Peningkatan kesadaran akan pentingnya energi terbarukan semakin mendorong perusahaan energi dan badan kelistrikan untuk berinvestasi dalam proyek-proyek yang ramah lingkungan. Salah satu contohnya adalah proyek Poso Energy dengan kapasitas 515 megawatt (MW) yang dikerjasamakan antara Badan Usaha Milik Negara (BUMN) yaitu PLN (Perusahaan Listrik Negara) dengan sumber daya energi baru terbarukan (EBT). Keberhasilan proyek ini menjadi bukti nyata dukungan PLN terhadap pengembangan energi hijau di Indonesia.
Laporan : Kartini Nainggolan/Mercusuar
Di tengah gemuruh pembangunan energi terbarukan, PLTA Poso muncul sebagai tonggak penting dalam upaya Indonesia untuk menghadirkan sumber energi yang berkelanjutan. Proyek ini bukan hanya merupakan perwujudan teknologi modern, tetapi juga menjadi bukti nyata bahwa energi lokal dapat menjadi tulang punggung pembangunan dan keberlanjutan nasional.
Proyek Poso Energy yang memiliki kapasitas sebesar 515 MW merupakan salah satu proyek terbesar dalam portofolio PLN dalam hal energi terbarukan. Proyek ini terletak di Poso, Sulawesi Tengah (Sulteng), suatu lokasi yang kaya akan potensi energi terbarukan, terutama tenaga air. Pilihan untuk mengembangkan pembangkit listrik berbasis EBT di Poso menunjukkan komitmen PLN untuk memanfaatkan sumber daya alam secara berkelanjutan.
Dukungan PLN terhadap proyek ini terlihat dari investasi dalam pengembangan infrastruktur yang diperlukan untuk mendukung pengoperasian Poso Energy. Hal ini termasuk pembangunan saluran transmisi dan substansi listrik yang diperlukan untuk menghubungkan pembangkit listrik dengan jaringan kelistrikan nasional.
Direktur Eksekutif Energy Watch, Mamit Setiawan, memberikan apresiasi terhadap langkah PLN yang giat mengembangkan pembangkit EBT, terutama Pembangkit Listrik Tenaga Air (PLTA). Ia menilai bahwa potensi pengembangan EBT di Indonesia masih sangat besar, khususnya dalam sektor PLTA dan Pembangkit Listrik Tenaga Mikro-Hidro (PLTMH), yang potensinya mencapai 95 gigawatt (GW). Dalam keterangannya yang diterima beberapa waktu lalu, Mamit menyatakan bahwa dukungan PLN menjadi faktor kunci untuk maksimalnya pemanfaatan potensi ini.

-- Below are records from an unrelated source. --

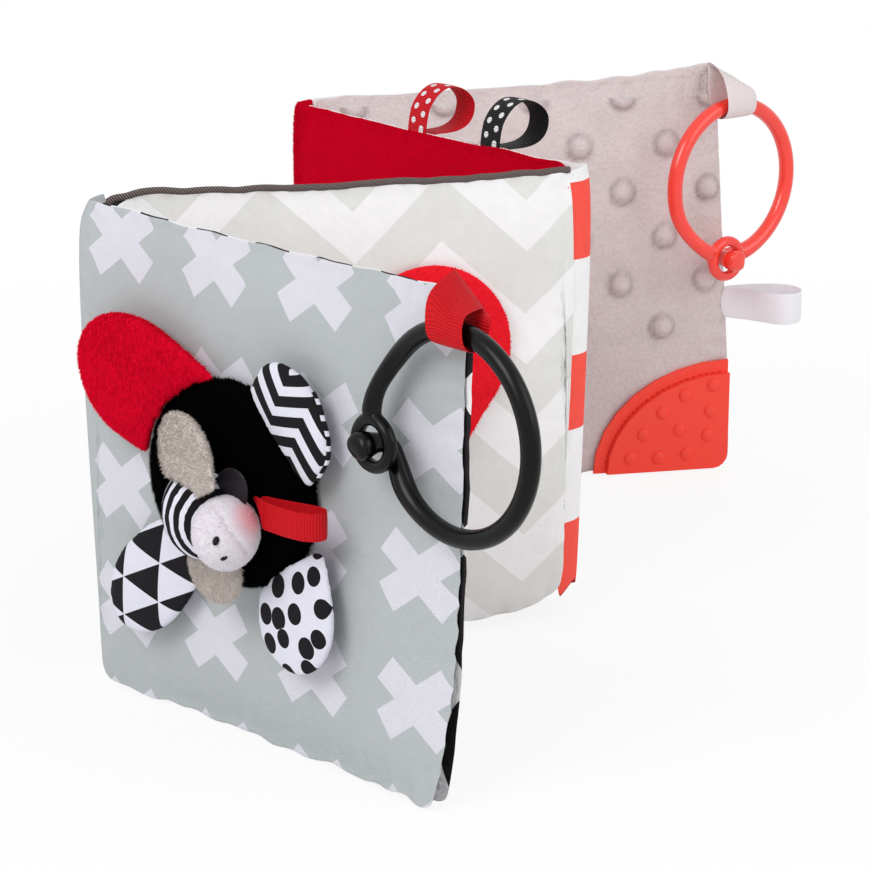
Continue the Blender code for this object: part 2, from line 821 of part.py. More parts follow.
def add_ring(name, number, hang, turns, finish, carrier):
    """A link ring in one piece: its end passes through the eye at its other end."""
    seam_turn, ring_turn, clasp_angle = turns
    outwards = ring_direction(number, ring_turn)
    front = corner_axes(number)[2]
    normal = (front - outwards * front.dot(outwards)).normalized()
    up = Vector((0, 0, 1))
    centre = hang - up * ring_radius
    axis_name = name + "_axis"
    add_frame(axis_name, carrier, Matrix.Translation(hang - seam_axes(number, seam_turn)[0]))

    def on_circle(angle, lift):
        turn = math.radians(angle)
        return centre + (outwards * math.cos(turn) + up * math.sin(turn)) * ring_radius + normal * lift

    knob_end = on_circle(clasp_angle, knob_lift)
    bend = math.degrees(neck_bend / ring_radius)
    path = [knob_end, on_circle(clasp_angle, knob_lift - knob_radius), on_circle(clasp_angle, eye_lift)]
    radii = [knob_radius, knob_radius, neck_radius]
    for share in neck_shares:
        turn = share * math.pi / 2
        path.append(on_circle(clasp_angle + bend * (1 - math.cos(turn)), neck_bend * (1 - math.sin(turn))))
        radii.append(neck_radius)
    first = clasp_angle + 3 * bend
    eye_reach = math.degrees((eye_radius + eye_tube_radius / 2) / ring_radius)
    last = clasp_angle + 360 - eye_reach
    for k in range(ring_steps + 1):
        share = k / ring_steps
        rise = max(0.0, (share - 1) / eye_rise_share + 1)
        smooth = rise * rise * (3 - 2 * rise)
        path.append(on_circle(first + (last - first) * share, eye_lift * smooth))
        radii.append(tube_radius + (eye_tube_radius - tube_radius) * smooth * 0.6)
    mesh = tube_mesh(name, path, radii, tube_sides)
    ring = add_piece(name, mesh, finish, f"page_{number + 1}", axis_name)

    eye_centre = on_circle(clasp_angle, eye_lift)
    circle = []
    for k in range(eye_steps):
        turn = math.tau * k / eye_steps
        circle.append(eye_centre + (outwards * math.cos(turn) + up * math.sin(turn)) * eye_radius)
    eye_mesh = tube_mesh(name + "_eye", circle, [eye_tube_radius] * eye_steps, eye_sides, closed=True)
    cut_with(ring, add_cutter(name + "_eye", eye_mesh, f"page_{number + 1}"), "UNION")


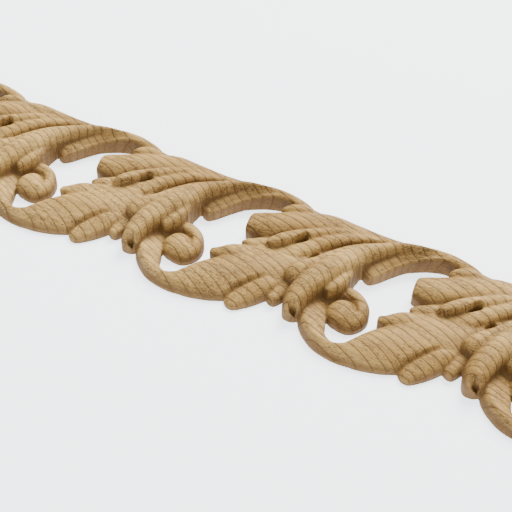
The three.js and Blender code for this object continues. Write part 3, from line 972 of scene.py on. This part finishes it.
def rgb(red: int, green: int, blue: int) -> tuple[float, float, float, float]:
    """A display colour as the linear colour that a shader takes: ((c + 0.055) / 1.055)^2.4.

    In the dark toe, up to 0.04045, it is c / 12.92.
    """
    shares = [channel / 255 for channel in (red, green, blue)]
    return (*(c / 12.92 if c <= 0.04045 else ((c + 0.055) / 1.055) ** 2.4 for c in shares), 1.0)


@dataclass(frozen=True)
class OakFinish:
    """Raw sanded oak: its colours, its growth rings, its pores and its relief, with shade painted into its
    recesses and onto its sloping faces.

    The rings are leaning planes that wander and ripple, and year_change makes some wide and some narrow over
    each year_run. A ring's dark line rises over line_before and falls over line_after, and its early wood
    fades over early_fade, in shares of a ring. A rise is where a noise starts and ends to count, a strength
    is how much a thing darkens the wood, and a lift or depth what it adds to the bumps.
    """

    light: tuple = rgb(212, 172, 100)
    mid: tuple = rgb(176, 137, 70)
    ring: tuple = rgb(92, 65, 30)
    pore: tuple = rgb(70, 44, 18)
    # painted shade: the colour that recesses and sloping faces are darkened towards
    hollow_shade: tuple = rgb(102, 72, 34)

    ring_spacing: float = 2.5 * MM
    ring_facing: tuple = (0.27, 0.94, -0.21)
    wander: Noise = Noise((16.0, 30.0, 30.0))
    wander_reach: float = 5.6 * MM
    ripple: Noise = Noise((90.0, 260.0, 260.0), detail=1)
    ripple_reach: float = 0.5 * MM
    year_run: float = 9.0 * MM
    year_change: float = 3.0 * MM
    line_before: tuple = (0.94, 1.0)
    line_after: tuple = (0.03, 0.16)
    early_fade: tuple = (0.05, 0.5)
    early_strength: float = 0.25
    ring_strength: float = 0.35
    patchy_ring_strength: float = 0.9

    dashes: Noise = Noise((850.0, 3600.0, 3600.0), rough=0.6)
    crowd: Noise = Noise((50.0, 170.0, 170.0))
    crowd_strength: float = 0.4
    pore_rise: tuple = (0.5, 0.64)
    pore_strength: float = 0.6
    steep_pore_strength: float = 0.3

    patches: Noise = Noise((14.0, 60.0, 60.0), 3, 0.55)
    patch_rise: tuple = (0.3, 0.7)
    streaks: Noise = Noise((40.0, 1100.0, 1100.0), rough=0.6)
    streak_rise: tuple = (0.38, 0.7)
    streak_strength: float = 0.42
    # painted shade: how much recesses and sloping faces are darkened, the slope part also standing for darker
    # end grain, and the most they may be
    hollow_shade_strength: float = 0.75
    steep_shade_and_end_grain_strength: float = 0.3
    darkest: float = 0.85

    grain: Noise = Noise((60.0, 700.0, 700.0), 3, 0.6)
    grain_lift: float = 0.35
    ring_depth: float = 0.5
    pore_depth: float = 0.9
    bump_strength: float = 0.35
    bump_distance: float = 0.12 * MM
    roughness: float = 0.62
    ring_roughness: float = 0.1
    grain_roughness: float = 0.08
    specular: float = 0.3

    def material(self) -> bpy.types.Material:
        """Builds the material on Object coordinates and the piece's attributes for painted recess and slope
        shade.
        """
        material = bpy.data.materials.new("raw_oak")
        material.use_nodes = True
        tree = material.node_tree
        tree.nodes.clear()
        bench = Bench(tree)
        place = bench.add("ShaderNodeTexCoord", {}, {}, "Object")
        # where shade is painted: into recesses, and onto sloping faces with their darker end grain
        hollow_shade = bench.add("ShaderNodeAttribute", {"attribute_name": "hollow_shade"}, {}, "Fac")
        steep_shade_and_end_grain = bench.add("ShaderNodeAttribute", {"attribute_name": "steep_shade_and_end_grain"}, {}, "Fac")
        rings = self.rings(bench, place)
        pores = self.pores(bench, place)
        wood = self.wood(bench, place, rings)
        wood = bench.mix(pores * (self.pore_strength + steep_shade_and_end_grain * self.steep_pore_strength), wood, self.pore)
        # painted shade: recesses and sloping faces mixed towards the shade colour, the slope part also
        # standing for darker end grain
        shade = (hollow_shade * self.hollow_shade_strength + steep_shade_and_end_grain * self.steep_shade_and_end_grain_strength).math("MINIMUM", self.darkest)
        grain = bench.noise(place, self.grain)
        height = grain * self.grain_lift - rings * self.ring_depth - pores * self.pore_depth
        bump_inputs = {"Height": height, "Strength": self.bump_strength, "Distance": self.bump_distance}
        bump = bench.add("ShaderNodeBump", {}, bump_inputs)
        rough = self.roughness + rings * self.ring_roughness + grain * self.grain_roughness
        inputs = {"Base Color": bench.mix(shade, wood, self.hollow_shade), "Roughness": rough, "Normal": bump}
        inputs["Specular IOR Level"] = self.specular
        surface = bench.add("ShaderNodeBsdfPrincipled", {}, inputs)
        output = tree.nodes.new("ShaderNodeOutputMaterial")
        tree.links.new(surface.socket, output.inputs["Surface"])
        return material

    def rings(self, bench: Bench, place: Signal) -> Signal:
        """How dark the porous early wood of each year's ring is, from 0 to 1.

        Depth is how far the place lies along ring_facing. It wanders by slow noise, and by a noise of depth
        alone that makes some years wide and some narrow. A thin dark line marks where each year starts, and
        its early wood fades behind the line.
        """
        facing = {0: place, 1: self.ring_facing}
        depth = bench.add("ShaderNodeVectorMath", {"operation": "DOT_PRODUCT"}, facing, "Value")
        wander = bench.noise(place, self.wander) - 0.5
        ripple = bench.noise(place, self.ripple) - 0.5
        years = {"W": depth / self.year_run, "Scale": 1.0, "Detail": 1.0, "Roughness": 0.5}
        change = bench.add("ShaderNodeTexNoise", {"noise_dimensions": "1D"}, years) - 0.5
        moved = depth + wander * self.wander_reach + ripple * self.ripple_reach + change * self.year_change
        phase = (moved / self.ring_spacing).math("FRACT")
        line = (1 - phase.ramp(*self.line_after)).math("MAXIMUM", phase.ramp(*self.line_before))
        early = (1 - phase.ramp(*self.early_fade)) * self.early_strength
        return line.math("MAXIMUM", early)

    def pores(self, bench: Bench, place: Signal) -> Signal:
        """Fine pores, short dashes along the grain that come in patches."""
        dashes = bench.noise(place, self.dashes)
        crowd = bench.noise(place, self.crowd)
        return (dashes + (crowd - 0.5) * self.crowd_strength).ramp(*self.pore_rise)

    def wood(self, bench: Bench, place: Signal, rings: Signal) -> Signal:
        """The colour of the plain wood: light and mid tones in patches, fine streaks, and then the rings."""
        patches = bench.noise(place, self.patches)
        wood = bench.mix(patches.ramp(*self.patch_rise), self.light, self.mid)
        streaks = bench.noise(place, self.streaks)
        wood = bench.mix(streaks.ramp(*self.streak_rise) * self.streak_strength, wood, self.ring)
        strength = (self.ring_strength + patches * self.patchy_ring_strength).math("MINIMUM", 1.0)
        return bench.mix(rings * strength, wood, self.ring)


@dataclass(frozen=True)
class Studio:
    """A pale floor under soft light, and the camera of the photograph. Metres, the lens in millimetres.

    Each lamp has a name, a place, a size, a power in watts and a colour.
    """

    camera_at: tuple = (0.1324, -0.2116, 0.2605)
    camera_looks: tuple = (0.0144, 0.0007, 0.0)
    lens: float = 76.0
    sensor_width: float = 36.0
    nearest: float = 0.01
    floor_half: float = 3.0
    floor_drop: float = 0.05 * MM
    floor_colour: tuple = (0.93, 0.94, 0.96, 1)
    floor_roughness: float = 0.9
    floor_glow: tuple = (0.9, 0.94, 1.0, 1)
    floor_glow_strength: float = 2.2
    sky_colour: tuple = (0.93, 0.96, 1.0, 1)
    sky_strength: float = 0.85
    lamps: tuple = (
        ("window", (0.0, 0.75, 0.75), 0.6, 27.0, (1.0, 0.99, 0.96)),
        ("fill", (0.0, -0.5, 1.0), 1.0, 2.6, (0.97, 0.99, 1.0)),
    )

    def floor(self) -> None:
        """Adds a square floor just under the back."""
        half, down = self.floor_half, -self.floor_drop
        square = [(-half, -half, down), (half, -half, down), (half, half, down), (-half, half, down)]
        mesh = bpy.data.meshes.new("floor")
        mesh.from_pydata(square, [], [(0, 1, 2, 3)])
        floor = placed("floor", mesh)
        material = bpy.data.materials.new("floor")
        material.use_nodes = True
        shader = material.node_tree.nodes["Principled BSDF"]
        shader.inputs["Base Color"].default_value = self.floor_colour
        shader.inputs["Roughness"].default_value = self.floor_roughness
        shader.inputs["Emission Color"].default_value = self.floor_glow
        shader.inputs["Emission Strength"].default_value = self.floor_glow_strength
        mesh.materials.append(material)

    def light(self, name: str, at: tuple, size: float, power: float, colour: tuple) -> None:
        """Adds a square soft light that faces the middle of the moulding."""
        lamp = bpy.data.lights.new(name, "AREA")
        lamp.size = size
        lamp.energy = power
        lamp.color = colour
        holder = placed(name, lamp)
        holder.location = at
        holder.rotation_euler = (-Vector(at)).to_track_quat("-Z", "Y").to_euler()

    def sky(self) -> None:
        """Adds an even pale sky."""
        world = bpy.data.worlds.new("sky")
        world.use_nodes = True
        background = world.node_tree.nodes["Background"]
        background.inputs["Color"].default_value = self.sky_colour
        background.inputs["Strength"].default_value = self.sky_strength
        bpy.context.scene.world = world

    def camera(self) -> None:
        """Adds the camera at the photograph's viewing angle."""
        lens = bpy.data.cameras.new("camera")
        lens.lens = self.lens
        lens.sensor_width = self.sensor_width
        lens.clip_start = self.nearest
        holder = placed("camera", lens)
        holder.location = self.camera_at
        look = Vector(self.camera_looks) - Vector(self.camera_at)
        holder.rotation_euler = look.to_track_quat("-Z", "Y").to_euler()
        bpy.context.scene.camera = holder

    def set_up(self) -> None:
        """Puts up the floor, the lights, the sky and the camera."""
        self.floor()
        for lamp in self.lamps:
            self.light(*lamp)
        self.sky()
        self.camera()


def main() -> None:
    """Loads the frame, carves and dresses the moulding, and sets up the studio."""
    logging.basicConfig(level=logging.INFO, format="%(name)s: %(message)s")
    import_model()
    sizes = Sizes()
    relief = Relief(sizes)
    relief.carve()
    log.info("relief carved, %d by %d places", *relief.height.shape)
    moulding = Moulding(sizes, relief)
    piece = moulding.build()
    moulding.dress(piece, OakFinish().material())
    log.info("%s: %d faces", piece.name, len(piece.data.polygons))
    Studio().set_up()


if __name__ == "__main__":
    main()
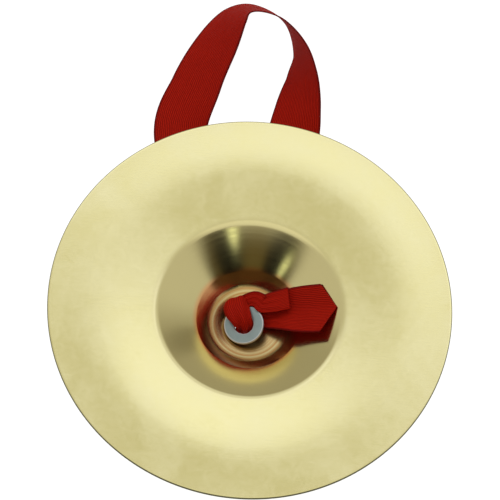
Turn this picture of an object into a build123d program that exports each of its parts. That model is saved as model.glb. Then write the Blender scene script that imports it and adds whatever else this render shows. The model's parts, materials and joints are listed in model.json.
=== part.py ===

Mamit Setiawan menilai PLTA sebagai pilihan yang andal dari segi pasokan dan utilitas energi. Keunggulan PLTA termasuk daya tahan yang lebih lama, kemampuan menjadi pembangkit base load, dan mampu berfungsi sebagai peaker. Dia menjelaskan bahwa PLTA memiliki keunggulan dibandingkan dengan EBT lain seperti Pembangkit Listrik Tenaga Surya (PLTS) dan Pembangkit Listrik Tenaga Bayu (PLTB) yang bersifat intermitten.
Dari perspektif penurunan emisi karbon, Mamit menilai bahwa PLTA merupakan pembangkit yang benar-benar zero emission karena tidak memerlukan backup sumber energi lain yang berasal dari fosil. Secara ekonomis, Mamit menyoroti bahwa meskipun investasi awalnya mungkin tinggi, namun dengan berkembangnya teknologi, biaya investasi untuk PLTA dapat semakin terjangkau.
Mamit Setiawan juga menekankan bahwa proyek PLTA memiliki dampak positif dalam hal konservasi sumber daya air dan memberikan manfaat beragam. Dia mencatat bahwa proyek PLTA diutamakan dalam Rencana Usaha Penyediaan Tenaga Listrik (RUPTL) 2021-2030.
Sementara itu, Direktur Utama PLN, Darmawan Prasodjo, menjelaskan bahwa PLTA Poso dengan kapasitas 515 MW, yang berada di Poso, Sulawesi Tengah, menjadi pembangkit EBT terbesar di Indonesia Timur. Proyek ini dibangun dan dioperasikan oleh PT Poso Energy, anak usaha Kalla Group. Beroperasinnya dua PLTA di Poso dan Malea di Tana Toraja provinsi Sulawesi Selatan (Sulsel), EBT di sistem kelistrikan Sulawesi meningkat menjadi 38,38 persen.